Parallèlement, Patrick Pécherot signe des bandes dessinées avec Jeff Pourquié. Ils publient Des méduses plein la tête, Ciao Pékin et Vague à l'âme (chez Casterman), trois albums qui continuent de scruter la société, entre humour, musique et désenchantement. En 2007, Patrick Pécherot abandonne Nestor pour écrire Soleil noir (Série noire), une histoire de braquage, mais surtout celle d'une poignée d'hommes fragiles, modestes et dépassés. En 2008, il publie Tranchecaille, retournant en 1917, sur le Chemin des Dames, pour accompagner un homme seul face à la justice et à l'injustice. En 2011, avec L'Homme à la carabine (Gallimard), il brosse le portrait d'André Soudy, le plus jeune membre de la bande à Bonnot. Son dernier livre, Petit éloge des coins de rue (en 2012, chez Folio), est une promenade dans certains quartiers et carrefours oubliés, à l'ombre de Francis Carco et d'Arletty. Chr. F.

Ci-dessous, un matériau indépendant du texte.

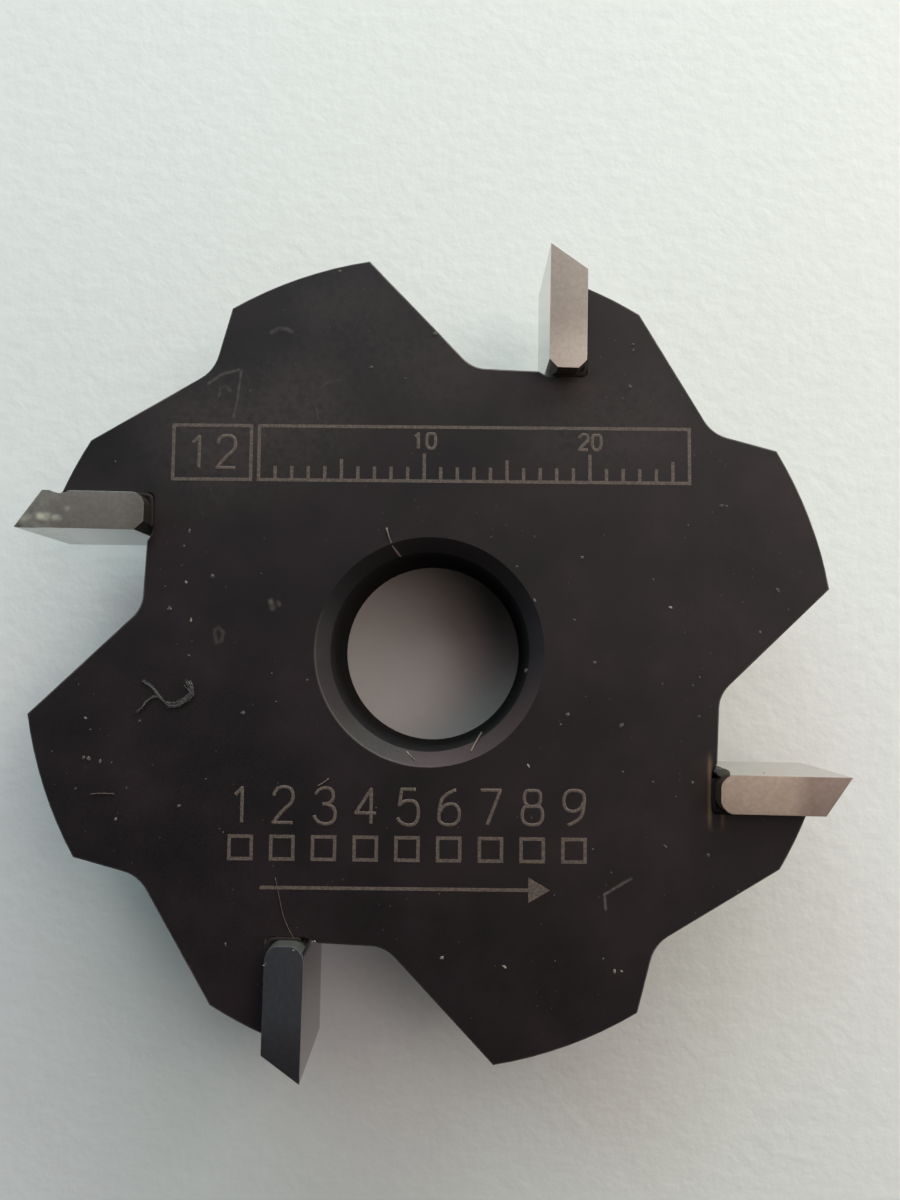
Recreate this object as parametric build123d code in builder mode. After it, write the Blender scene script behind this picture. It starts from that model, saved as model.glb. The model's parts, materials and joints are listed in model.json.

L'illustrateur: Joe Pinelli
Né en 1960 en Belgique, près de Charleroi, Joe G. Pinelli s'installe à Liège en 1978. Il étudie l'illustration et la bande dessinée à l'Académie royale des Beaux-Arts. Aujourd'hui, toujours à Liège, il enseigne tour à tour la bande dessinée, l'illustration, le dessin, et ce, depuis vingt-cinq ans. Au début des années 1990, il commence à publier des autofictions dans des fanzines ou chez des éditeurs indépendants comme PLG ou Sherpa. Il imagine deux trilogies, No Mas Pulpo et La Dinde sauvage (réédités en 2013 chez Égo comme x), qui mettent en scène sa vie en Belgique, mais également ses rencontres plus ou moins rêvées avec des éleveurs de chiens ou ses balades à Paris et Angoulême. On y trouve déjà ses thèmes de prédilection : le voyage nostalgique, les couleurs des villes, la beauté des corps féminins. Après avoir écrit et dessiné seul ses livres, il se rapproche d'auteurs de polars comme Jean-Bernard Pouy pour Sirop de Liège en 2005, dans la collection des carnets littéraires édités par L'Estuaire. Le duo se reforme pour Fratelli, qui se déroule à New York en 1946. En 2012, ils publient Sous le vent (chez Lattès) une oeuvre très colorée, dans laquelle Pinelli propose des dessins à l'huile, entre la Bretagne et les îles. Passionné de musique, blues et jazz, il réalise, sur des textes de Marc Villard, In a Blue Hour et Bye Bye Blackbird (en 2006 et 2010, chez Nocturne). Ces livrets ont pour principe d'accompagner deux CD formant une sorte de bande originale et musicale. En 2009, avec Jean- Hugues Oppel, il travaille à l'adaptation de Trouille, d'après Marc Behm, publié chez Rivages/Casterman/Noir. Dans ce livre où la mort a les traits d'une femme superbe, Pinelli se dégage des contraintes BD pour aller vers le roman graphique, accentuant l'atmosphère d'un paysage en déliquescence. À ce propos, il cite volontiers des photographes comme Walker Evans, Bernard Plossu ou le peintre Edward Hopper. En 2011, il publie avec le journaliste Thierry Bellegroid, Féroces Tropiques (Dupuis), parcours initiatique, hautement coloré, d'un peintre allemand entre 1913 et 1940 en Papouasie, sur la Somme, et à Weimar. Joe Pinelli a publié plus de trente livres, et ses dessins sont exposés dans des galeries comme Oblique, à Paris. Chr. F.